Yeah, it’s not going to solve the rampocalypse, any more than the initial build of this computer helped with GPU prices. That’s not the point. The point is clack clack clack clack clack, and if that doesn’t appeal, we don’t know what to tell you.
So, it’s basically DRAM with relays? Interesting what-if. The other option would be to create relay base SRAM with latching relays.
the dram uses capacitors so small that it cant hold charge very long and need constant refresh, these things seem to be able to hold charge for days. more of a refresh when idle situation. you cant make it very fast or very dense though. perfect for a relay computer though.
Very costly with relays, a DRAM thingy works very well at the clock frequencies a relay computer uses (usually sub-khz), and then a matrix organization would reduce the number of relays.
Might be worth it for registers though?
“most early memory has that same read-means-erase pattern”

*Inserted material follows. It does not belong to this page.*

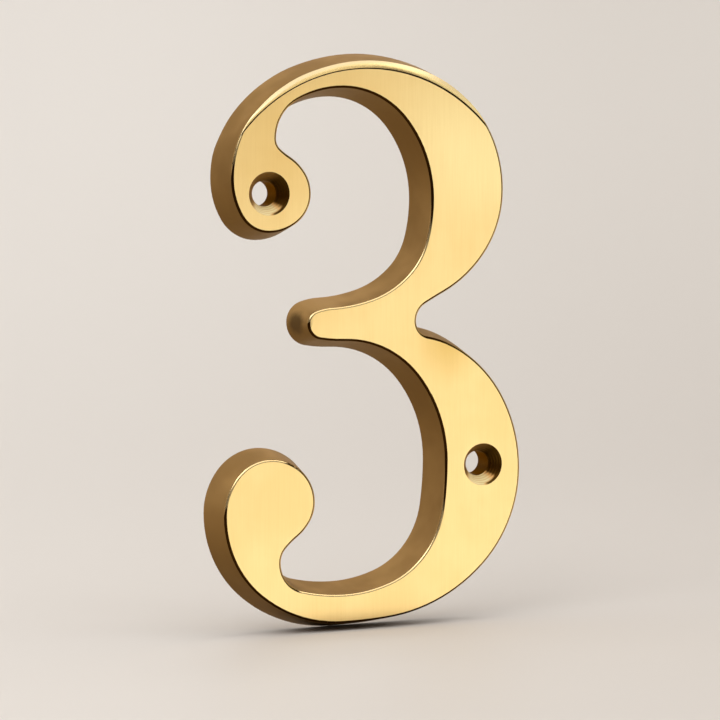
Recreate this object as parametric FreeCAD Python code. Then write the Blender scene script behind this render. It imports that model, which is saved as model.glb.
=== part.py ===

this is also true for the GB of RAM that fit our modern computers: all DRAM
Konrad’s name was Zuse …
One of my heroes, together with Alan Turing and Seymour Cray.
Typo corrected, your imperial majesty.
NGL I wish we could rate posts or at least articles on this place, as this article would be rated low from me.
The Atanasoff–Berry computer built at Iowa State (1939-1942) used 3200 capacitors for memory.
Excellent recollection. The IBM 650 computer also used capacitor memory for its registers. For this machine, each bit was implemented with a capacitor and two vacuum tube diodes.